Direction: Restate, exactly and only, the lines from the first through the line containing "small fluted pot.".

Recorded data:
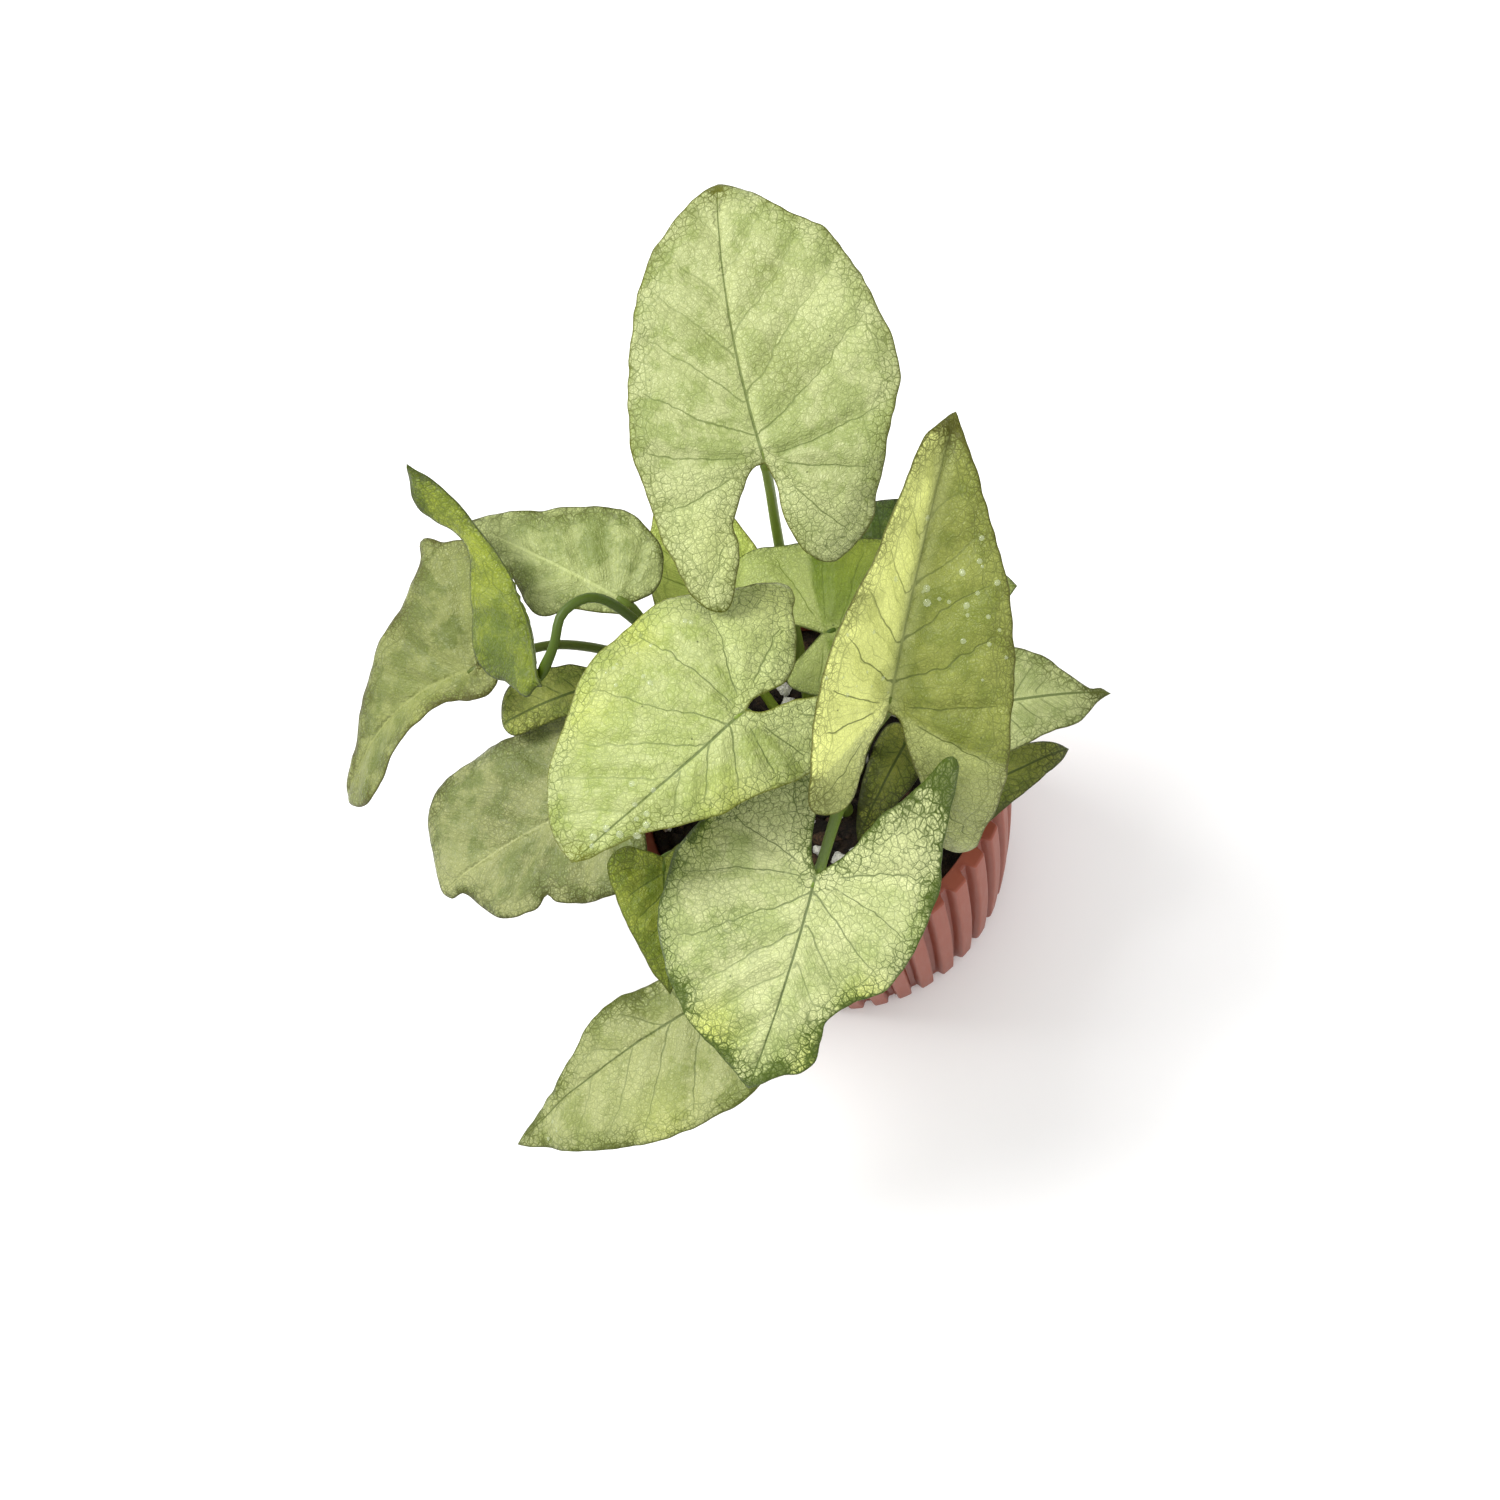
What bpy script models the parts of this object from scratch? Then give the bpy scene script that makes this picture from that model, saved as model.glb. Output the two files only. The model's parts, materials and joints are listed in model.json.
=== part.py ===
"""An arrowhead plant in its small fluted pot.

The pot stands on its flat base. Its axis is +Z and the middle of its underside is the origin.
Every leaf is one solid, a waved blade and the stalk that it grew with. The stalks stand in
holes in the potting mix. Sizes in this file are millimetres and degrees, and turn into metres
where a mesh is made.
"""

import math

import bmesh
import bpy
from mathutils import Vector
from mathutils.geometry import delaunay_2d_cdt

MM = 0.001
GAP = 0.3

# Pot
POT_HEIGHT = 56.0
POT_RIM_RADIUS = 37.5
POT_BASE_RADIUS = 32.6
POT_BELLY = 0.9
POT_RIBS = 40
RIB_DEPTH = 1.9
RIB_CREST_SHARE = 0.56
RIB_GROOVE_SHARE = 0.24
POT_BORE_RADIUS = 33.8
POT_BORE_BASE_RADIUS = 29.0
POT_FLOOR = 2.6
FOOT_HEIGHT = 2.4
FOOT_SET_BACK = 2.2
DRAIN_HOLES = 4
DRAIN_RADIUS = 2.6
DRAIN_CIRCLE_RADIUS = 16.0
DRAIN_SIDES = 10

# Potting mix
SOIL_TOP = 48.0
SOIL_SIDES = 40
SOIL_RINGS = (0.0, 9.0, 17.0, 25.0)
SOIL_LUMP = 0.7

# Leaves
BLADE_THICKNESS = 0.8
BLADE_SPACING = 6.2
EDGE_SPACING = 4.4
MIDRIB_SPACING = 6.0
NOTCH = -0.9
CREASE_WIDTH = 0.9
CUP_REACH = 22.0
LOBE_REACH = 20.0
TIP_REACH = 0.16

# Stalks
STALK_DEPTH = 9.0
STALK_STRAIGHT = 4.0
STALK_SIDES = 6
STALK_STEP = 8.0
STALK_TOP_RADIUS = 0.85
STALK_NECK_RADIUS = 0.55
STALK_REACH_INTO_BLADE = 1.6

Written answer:
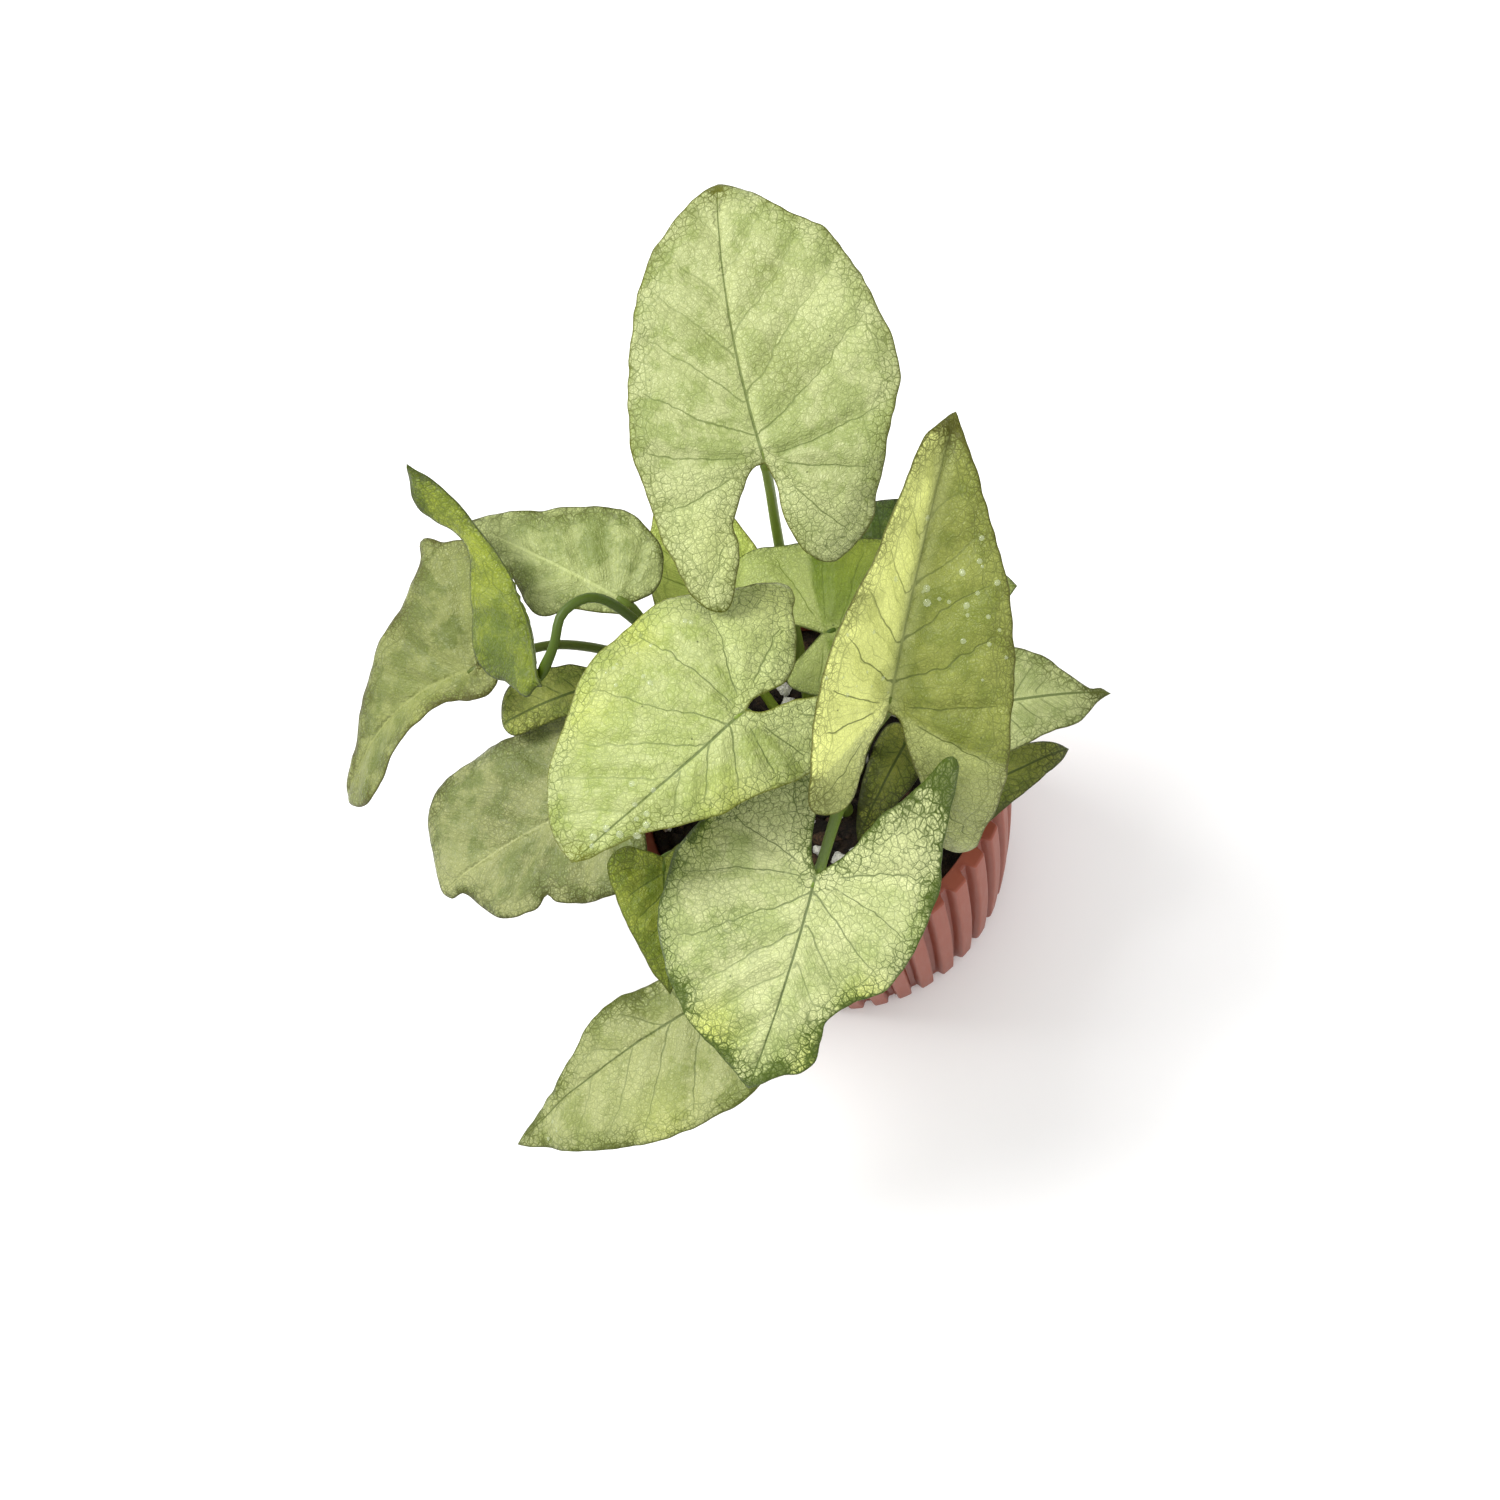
What bpy script models the parts of this object from scratch? Then give the bpy scene script that makes this picture from that model, saved as model.glb. Output the two files only. The model's parts, materials and joints are listed in model.json.
=== part.py ===
"""An arrowhead plant in its small fluted pot.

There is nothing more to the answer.